▶ **Task data**:
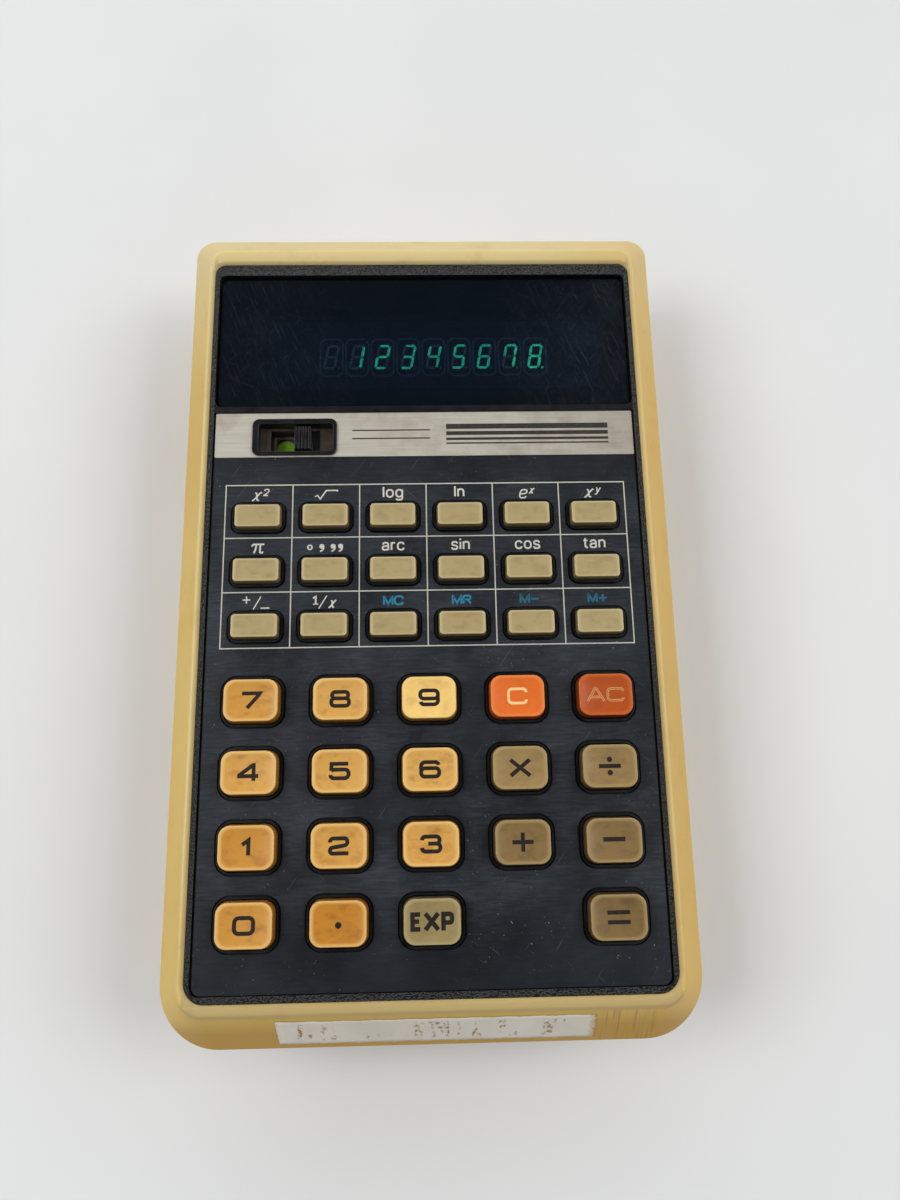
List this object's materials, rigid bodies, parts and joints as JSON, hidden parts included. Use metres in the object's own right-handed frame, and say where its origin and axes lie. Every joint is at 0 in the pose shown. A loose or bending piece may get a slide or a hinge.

...

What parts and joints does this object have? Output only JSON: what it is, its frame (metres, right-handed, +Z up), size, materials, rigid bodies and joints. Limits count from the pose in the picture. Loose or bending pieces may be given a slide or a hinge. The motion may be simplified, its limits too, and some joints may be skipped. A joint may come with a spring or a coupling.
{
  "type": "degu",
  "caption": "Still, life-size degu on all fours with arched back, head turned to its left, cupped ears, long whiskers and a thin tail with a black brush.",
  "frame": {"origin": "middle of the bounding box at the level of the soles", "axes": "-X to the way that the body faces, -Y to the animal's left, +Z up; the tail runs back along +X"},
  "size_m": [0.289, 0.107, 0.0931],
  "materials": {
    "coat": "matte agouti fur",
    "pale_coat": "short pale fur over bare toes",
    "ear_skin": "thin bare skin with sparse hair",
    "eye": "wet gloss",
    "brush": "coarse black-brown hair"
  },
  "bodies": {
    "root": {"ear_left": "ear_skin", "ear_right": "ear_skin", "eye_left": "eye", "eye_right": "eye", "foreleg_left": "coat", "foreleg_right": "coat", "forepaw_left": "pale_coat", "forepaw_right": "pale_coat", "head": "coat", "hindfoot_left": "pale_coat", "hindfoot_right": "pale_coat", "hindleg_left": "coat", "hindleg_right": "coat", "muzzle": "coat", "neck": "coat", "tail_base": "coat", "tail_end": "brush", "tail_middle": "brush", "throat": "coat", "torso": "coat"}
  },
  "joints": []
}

▶ **Aim**: Find the lines above that contain the word "rigid" and collect them.

▶ **Answer below**:
List this object's materials, rigid bodies, parts and joints as JSON, hidden parts included. Use metres in the object's own right-handed frame, and say where its origin and axes lie. Every joint is at 0 in the pose shown. A loose or bending piece may get a slide or a hinge.
What parts and joints does this object have? Output only JSON: what it is, its frame (metres, right-handed, +Z up), size, materials, rigid bodies and joints. Limits count from the pose in the picture. Loose or bending pieces may be given a slide or a hinge. The motion may be simplified, its limits too, and some joints may be skipped. A joint may come with a spring or a coupling.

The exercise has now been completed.